Enter REST Enabled SQL - REST enabled SQL allows you to send just about any SQL to the Oracle database via REST. If the SQL is a SELECT statement, you get a JSON response with the result of the SQL statement. REST-enabled SQL allows the consumer to select just the columns they want (just like GraphQL). REST-enabled SQL sounds like the perfect solution. There are two problems with this:

  1. Consumers now need to know SQL and your data model. ORDS REST services insulate consumers from this complexity.
  2. You are opening up the entire REST Enabled SQL schema to any SQL statement, including DELETE, UPDATE, etc. This may be OK if the schema is limited to just a set of views you want consumers to access, but you need to be sure of this. On the other hand, ORDS REST services allow you to apply credentials and roles on a service-by-service basis if necessary.

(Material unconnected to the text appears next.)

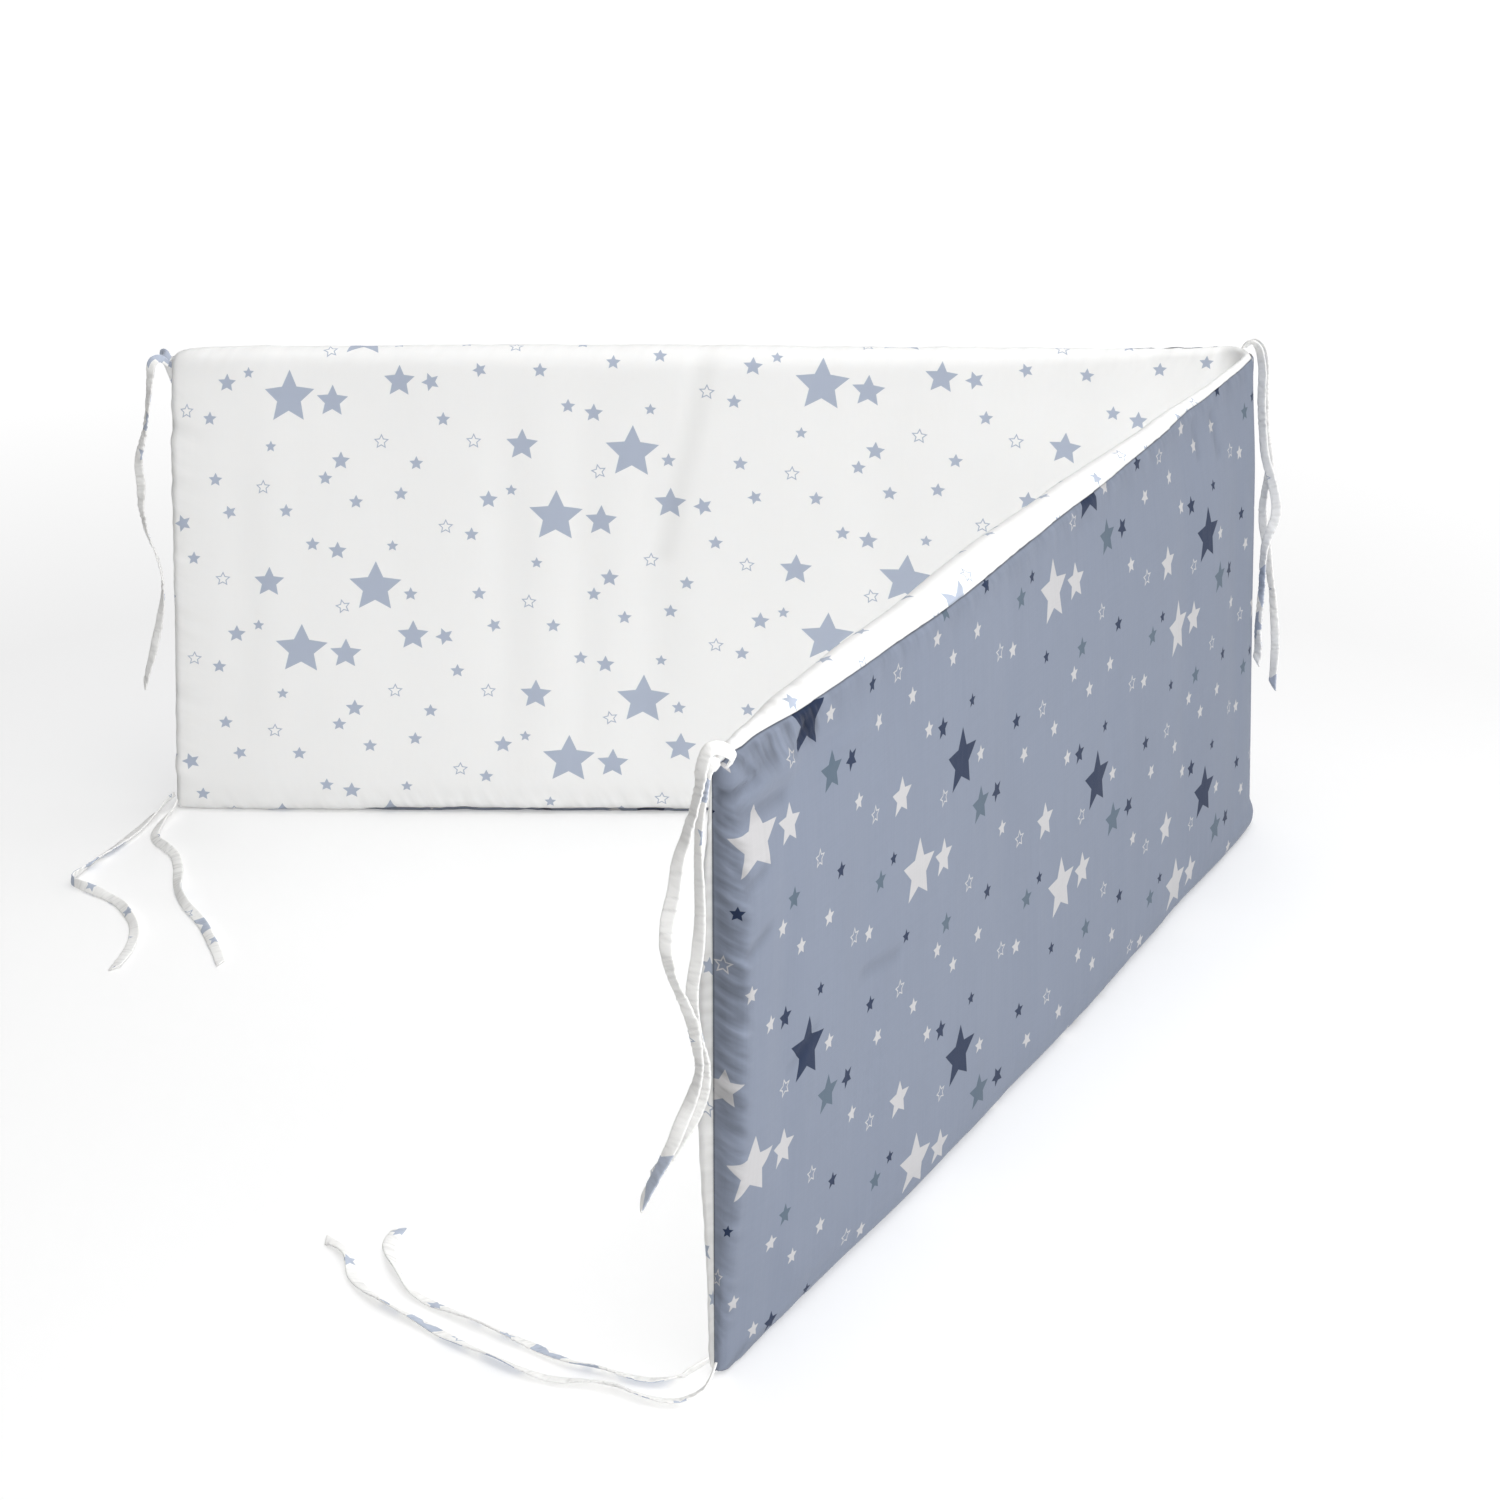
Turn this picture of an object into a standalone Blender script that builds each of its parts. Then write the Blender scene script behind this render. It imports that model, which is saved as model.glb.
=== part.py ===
"""Padded crib bumper folded into a V, with ten ribbon ties.

The pad stands on its long bottom edge on z = 0. It is one filled solid: a left half that runs across the
picture and shows its inner face, a rounded stitched fold, and a near half that comes forward and shows its
outer face. Every tie is a pair of free ribbon ends sewn into a corner.

Metres, +Z up, +X to the right, +Y away from the viewer. The origin is under the middle of the pad.
"""

import math

import bmesh
import bpy
from mathutils import Matrix, Vector

MM = 0.001

# The pad
HEIGHT = 0.300
HALF_LENGTH = 0.650  # of the centre line, from either end to the middle of the fold
FOLD_RADIUS = 0.018
LEFT_HEADING = math.radians(-1.0)  # from the left end towards the fold
NEAR_HEADING = math.radians(-119.5)  # from the fold towards the near end
FOLD_CORNER = Vector((0.3339, 0.2784))  # where the two halves' lines would meet
# How far each upright edge's foot stands out from, and its top lies in from, its place at mid-height
LEFT_SPREAD = 0.0108
FOLD_SPREAD = 0.0100
NEAR_SPREAD = 0.0030
LEFT_TUCK = 0.0020  # how far the left end is drawn in along its half

# The rounding of the pad's cross-section and ends
FOOT_ROUND = 0.010
FOOT_SINK = 0.0016  # how far the round foot is pressed flat by the pad's weight
NEAR_FOOT_TAPER = 0.110  # the height over which the near end grows from its thin foot
NEAR_TAPER_START = 1.24
NEAR_TAPER_RUN = 0.05
TOP_BLEND = 0.070  # the height over which the top edge grows to the body's thickness
BULGE = 0.05  # the crown at mid-height, as a share of the thickness
END_ROUND = 0.007
END_POWER = 3.0  # a squarish rounding
END_THINNEST = 0.35
CORNER_ROUND = 0.011
CORNER_DROP = 0.005
CORNER_LIFT = 0.0015

# Columns: distance along the centre line, top of the pad, then the thickness of the body, at the top edge and
# at the foot
PROFILE = (
    (0.000, 0.2960, 0.0200, 0.0150, 0.0185),
    (0.060, 0.2975, 0.0235, 0.0180, 0.0215),
    (0.200, 0.2990, 0.0245, 0.0220, 0.0225),
    (0.330, 0.3000, 0.0250, 0.0240, 0.0230),
    (0.450, 0.2995, 0.0245, 0.0210, 0.0225),
    (0.560, 0.2995, 0.0230, 0.0150, 0.0210),
    (0.620, 0.3005, 0.0150, 0.0090, 0.0170),
    (0.650, 0.3030, 0.0085, 0.0065, 0.0145),
    (0.690, 0.3005, 0.0140, 0.0065, 0.0160),
    (0.757, 0.2985, 0.0225, 0.0085, 0.0205),
    (0.820, 0.2985, 0.0240, 0.0135, 0.0220),
    (0.940, 0.2995, 0.0250, 0.0205, 0.0230),
    (1.070, 0.3000, 0.0255, 0.0245, 0.0235),
    (1.180, 0.2990, 0.0245, 0.0200, 0.0225),
    (1.240, 0.2975, 0.0240, 0.0165, 0.0205),
    (1.275, 0.2945, 0.0235, 0.0120, 0.0150),
    (1.300, 0.2915, 0.0220, 0.0100, 0.0100),
)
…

There is hope on the horizon. According to a tweet from Kris Rice on June of 2022, GraphQL support in ORDS is on the ToDo List, which is pretty exciting. It goes without saying this is not a guarantee.

Authentication

Most REST services should have some form of Authentication. With ORDS, you can use Basic Authentication (Username and Password), OAuth2, or roll your own. I generally advise against Basic Authentication as it is less secure than OAuth2. Another reason to choose OAuth2 is that it is much faster than Basic Authentication. Based on results from Jeff Smith's post, it is up to 3X faster. The other positive side effects of choosing OAuth2 are that your consumers will be familiar with it and be comforted by the fact you are using an industry standard.

Conclusion

ORDS makes building REST services on your Oracle database easy. This doesn't mean you don't have to consider performance. Spending a little extra effort when designing and building your REST services will pay dividends as more and more consumers use your web services.